→ What the exercise asks
Can you write out the whole listing exactly?

→ Given data

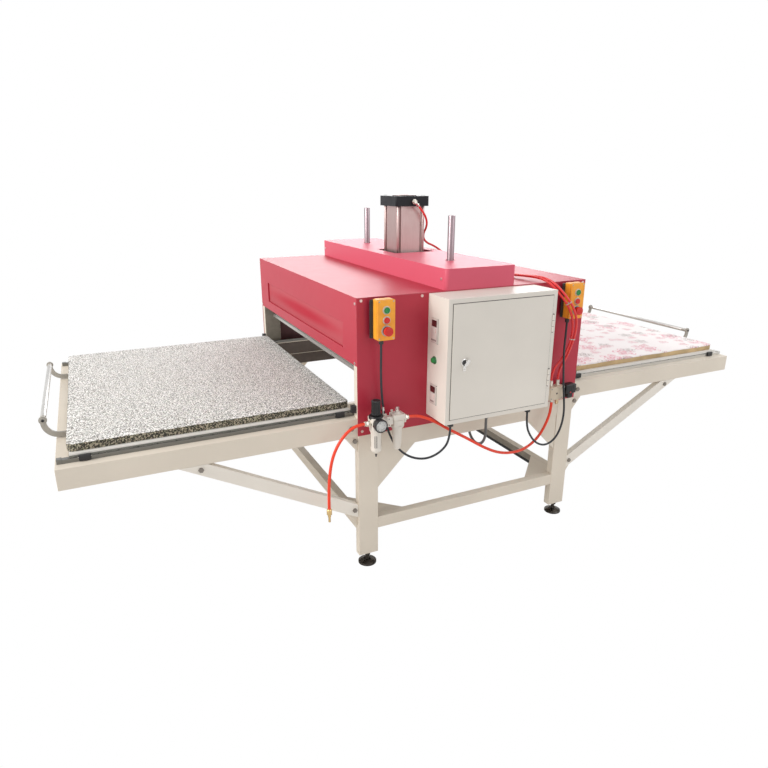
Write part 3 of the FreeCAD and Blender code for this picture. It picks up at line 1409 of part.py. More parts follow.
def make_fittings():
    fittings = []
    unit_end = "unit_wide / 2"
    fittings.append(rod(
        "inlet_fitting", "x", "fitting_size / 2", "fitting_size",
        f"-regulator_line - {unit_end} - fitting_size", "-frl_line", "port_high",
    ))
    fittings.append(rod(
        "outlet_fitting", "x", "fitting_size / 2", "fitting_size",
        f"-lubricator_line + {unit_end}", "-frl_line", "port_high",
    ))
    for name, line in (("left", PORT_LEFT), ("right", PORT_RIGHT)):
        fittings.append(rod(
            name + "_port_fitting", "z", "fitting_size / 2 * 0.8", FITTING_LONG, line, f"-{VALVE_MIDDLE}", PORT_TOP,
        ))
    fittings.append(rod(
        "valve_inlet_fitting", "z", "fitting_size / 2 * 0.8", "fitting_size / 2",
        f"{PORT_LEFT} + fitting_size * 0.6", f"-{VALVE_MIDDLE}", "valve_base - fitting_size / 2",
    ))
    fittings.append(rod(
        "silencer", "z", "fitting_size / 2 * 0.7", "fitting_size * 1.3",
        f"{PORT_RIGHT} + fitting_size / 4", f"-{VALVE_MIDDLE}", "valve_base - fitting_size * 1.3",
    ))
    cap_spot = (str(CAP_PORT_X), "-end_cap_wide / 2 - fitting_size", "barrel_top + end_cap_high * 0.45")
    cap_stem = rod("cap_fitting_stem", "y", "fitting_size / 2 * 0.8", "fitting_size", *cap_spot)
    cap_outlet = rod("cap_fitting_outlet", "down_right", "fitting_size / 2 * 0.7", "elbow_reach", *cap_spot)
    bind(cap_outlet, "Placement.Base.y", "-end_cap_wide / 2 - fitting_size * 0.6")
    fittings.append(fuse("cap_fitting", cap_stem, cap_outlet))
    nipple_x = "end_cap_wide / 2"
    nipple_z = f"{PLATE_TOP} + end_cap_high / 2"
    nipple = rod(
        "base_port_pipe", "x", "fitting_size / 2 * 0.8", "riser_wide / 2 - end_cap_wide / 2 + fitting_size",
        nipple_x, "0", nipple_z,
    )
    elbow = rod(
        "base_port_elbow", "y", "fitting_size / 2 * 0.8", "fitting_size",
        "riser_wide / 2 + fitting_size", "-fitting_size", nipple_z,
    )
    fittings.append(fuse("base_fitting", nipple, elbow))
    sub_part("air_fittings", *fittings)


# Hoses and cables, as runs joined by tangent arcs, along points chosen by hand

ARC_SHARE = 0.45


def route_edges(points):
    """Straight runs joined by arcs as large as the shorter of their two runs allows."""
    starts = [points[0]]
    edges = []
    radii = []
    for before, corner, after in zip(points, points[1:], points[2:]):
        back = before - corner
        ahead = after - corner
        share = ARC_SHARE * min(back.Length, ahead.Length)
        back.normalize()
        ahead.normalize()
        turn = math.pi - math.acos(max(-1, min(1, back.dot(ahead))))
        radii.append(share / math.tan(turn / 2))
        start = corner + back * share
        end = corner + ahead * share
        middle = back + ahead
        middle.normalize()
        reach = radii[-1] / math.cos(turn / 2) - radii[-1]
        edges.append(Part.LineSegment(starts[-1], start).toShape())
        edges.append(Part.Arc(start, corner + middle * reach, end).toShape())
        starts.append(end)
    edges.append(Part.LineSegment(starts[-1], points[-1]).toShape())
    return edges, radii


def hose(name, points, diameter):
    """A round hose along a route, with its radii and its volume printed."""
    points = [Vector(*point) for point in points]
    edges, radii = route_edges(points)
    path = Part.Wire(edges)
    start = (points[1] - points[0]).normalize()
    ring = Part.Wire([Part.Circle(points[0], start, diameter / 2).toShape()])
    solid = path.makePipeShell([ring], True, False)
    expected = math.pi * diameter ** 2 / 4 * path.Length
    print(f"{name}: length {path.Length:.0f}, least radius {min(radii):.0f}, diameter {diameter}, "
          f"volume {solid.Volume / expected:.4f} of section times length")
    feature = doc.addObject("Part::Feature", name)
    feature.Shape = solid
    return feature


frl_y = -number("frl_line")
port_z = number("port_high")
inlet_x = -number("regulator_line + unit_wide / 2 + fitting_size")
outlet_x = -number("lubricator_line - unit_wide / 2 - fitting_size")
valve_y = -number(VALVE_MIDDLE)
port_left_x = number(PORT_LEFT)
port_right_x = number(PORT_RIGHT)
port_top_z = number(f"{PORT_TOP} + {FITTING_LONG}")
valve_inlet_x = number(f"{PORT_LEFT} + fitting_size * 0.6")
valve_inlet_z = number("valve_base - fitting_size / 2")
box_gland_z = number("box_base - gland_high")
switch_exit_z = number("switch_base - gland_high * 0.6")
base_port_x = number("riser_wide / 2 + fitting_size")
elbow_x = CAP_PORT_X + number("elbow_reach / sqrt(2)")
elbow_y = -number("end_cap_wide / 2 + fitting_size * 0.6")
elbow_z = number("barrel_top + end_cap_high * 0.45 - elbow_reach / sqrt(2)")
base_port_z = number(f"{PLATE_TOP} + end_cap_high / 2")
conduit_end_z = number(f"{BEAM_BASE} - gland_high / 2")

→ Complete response
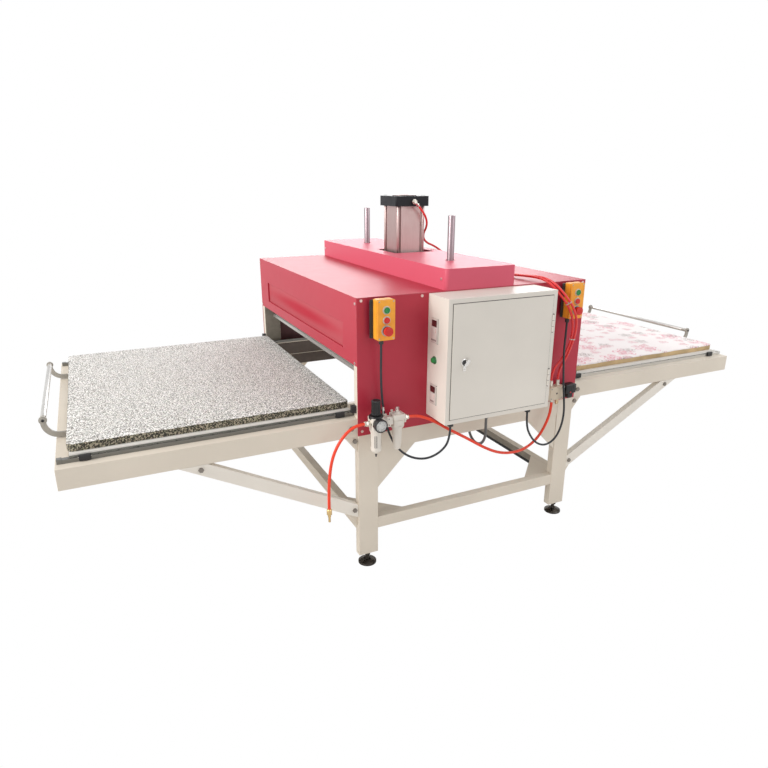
Write part 3 of the FreeCAD and Blender code for this picture. It picks up at line 1409 of part.py. More parts follow.
def make_fittings():
    fittings = []
    unit_end = "unit_wide / 2"
    fittings.append(rod(
        "inlet_fitting", "x", "fitting_size / 2", "fitting_size",
        f"-regulator_line - {unit_end} - fitting_size", "-frl_line", "port_high",
    ))
    fittings.append(rod(
        "outlet_fitting", "x", "fitting_size / 2", "fitting_size",
        f"-lubricator_line + {unit_end}", "-frl_line", "port_high",
    ))
    for name, line in (("left", PORT_LEFT), ("right", PORT_RIGHT)):
        fittings.append(rod(
            name + "_port_fitting", "z", "fitting_size / 2 * 0.8", FITTING_LONG, line, f"-{VALVE_MIDDLE}", PORT_TOP,
        ))
    fittings.append(rod(
        "valve_inlet_fitting", "z", "fitting_size / 2 * 0.8", "fitting_size / 2",
        f"{PORT_LEFT} + fitting_size * 0.6", f"-{VALVE_MIDDLE}", "valve_base - fitting_size / 2",
    ))
    fittings.append(rod(
        "silencer", "z", "fitting_size / 2 * 0.7", "fitting_size * 1.3",
        f"{PORT_RIGHT} + fitting_size / 4", f"-{VALVE_MIDDLE}", "valve_base - fitting_size * 1.3",
    ))
    cap_spot = (str(CAP_PORT_X), "-end_cap_wide / 2 - fitting_size", "barrel_top + end_cap_high * 0.45")
    cap_stem = rod("cap_fitting_stem", "y", "fitting_size / 2 * 0.8", "fitting_size", *cap_spot)
    cap_outlet = rod("cap_fitting_outlet", "down_right", "fitting_size / 2 * 0.7", "elbow_reach", *cap_spot)
    bind(cap_outlet, "Placement.Base.y", "-end_cap_wide / 2 - fitting_size * 0.6")
    fittings.append(fuse("cap_fitting", cap_stem, cap_outlet))
    nipple_x = "end_cap_wide / 2"
    nipple_z = f"{PLATE_TOP} + end_cap_high / 2"
    nipple = rod(
        "base_port_pipe", "x", "fitting_size / 2 * 0.8", "riser_wide / 2 - end_cap_wide / 2 + fitting_size",
        nipple_x, "0", nipple_z,
    )
    elbow = rod(
        "base_port_elbow", "y", "fitting_size / 2 * 0.8", "fitting_size",
        "riser_wide / 2 + fitting_size", "-fitting_size", nipple_z,
    )
    fittings.append(fuse("base_fitting", nipple, elbow))
    sub_part("air_fittings", *fittings)


# Hoses and cables, as runs joined by tangent arcs, along points chosen by hand

ARC_SHARE = 0.45


def route_edges(points):
    """Straight runs joined by arcs as large as the shorter of their two runs allows."""
    starts = [points[0]]
    edges = []
    radii = []
    for before, corner, after in zip(points, points[1:], points[2:]):
        back = before - corner
        ahead = after - corner
        share = ARC_SHARE * min(back.Length, ahead.Length)
        back.normalize()
        ahead.normalize()
        turn = math.pi - math.acos(max(-1, min(1, back.dot(ahead))))
        radii.append(share / math.tan(turn / 2))
        start = corner + back * share
        end = corner + ahead * share
        middle = back + ahead
        middle.normalize()
        reach = radii[-1] / math.cos(turn / 2) - radii[-1]
        edges.append(Part.LineSegment(starts[-1], start).toShape())
        edges.append(Part.Arc(start, corner + middle * reach, end).toShape())
        starts.append(end)
    edges.append(Part.LineSegment(starts[-1], points[-1]).toShape())
    return edges, radii


def hose(name, points, diameter):
    """A round hose along a route, with its radii and its volume printed."""
    points = [Vector(*point) for point in points]
    edges, radii = route_edges(points)
    path = Part.Wire(edges)
    start = (points[1] - points[0]).normalize()
    ring = Part.Wire([Part.Circle(points[0], start, diameter / 2).toShape()])
    solid = path.makePipeShell([ring], True, False)
    expected = math.pi * diameter ** 2 / 4 * path.Length
    print(f"{name}: length {path.Length:.0f}, least radius {min(radii):.0f}, diameter {diameter}, "
          f"volume {solid.Volume / expected:.4f} of section times length")
    feature = doc.addObject("Part::Feature", name)
    feature.Shape = solid
    return feature


frl_y = -number("frl_line")
port_z = number("port_high")
inlet_x = -number("regulator_line + unit_wide / 2 + fitting_size")
outlet_x = -number("lubricator_line - unit_wide / 2 - fitting_size")
valve_y = -number(VALVE_MIDDLE)
port_left_x = number(PORT_LEFT)
port_right_x = number(PORT_RIGHT)
port_top_z = number(f"{PORT_TOP} + {FITTING_LONG}")
valve_inlet_x = number(f"{PORT_LEFT} + fitting_size * 0.6")
valve_inlet_z = number("valve_base - fitting_size / 2")
box_gland_z = number("box_base - gland_high")
switch_exit_z = number("switch_base - gland_high * 0.6")
base_port_x = number("riser_wide / 2 + fitting_size")
elbow_x = CAP_PORT_X + number("elbow_reach / sqrt(2)")
elbow_y = -number("end_cap_wide / 2 + fitting_size * 0.6")
elbow_z = number("barrel_top + end_cap_high * 0.45 - elbow_reach / sqrt(2)")
base_port_z = number(f"{PLATE_TOP} + end_cap_high / 2")
conduit_end_z = number(f"{BEAM_BASE} - gland_high / 2")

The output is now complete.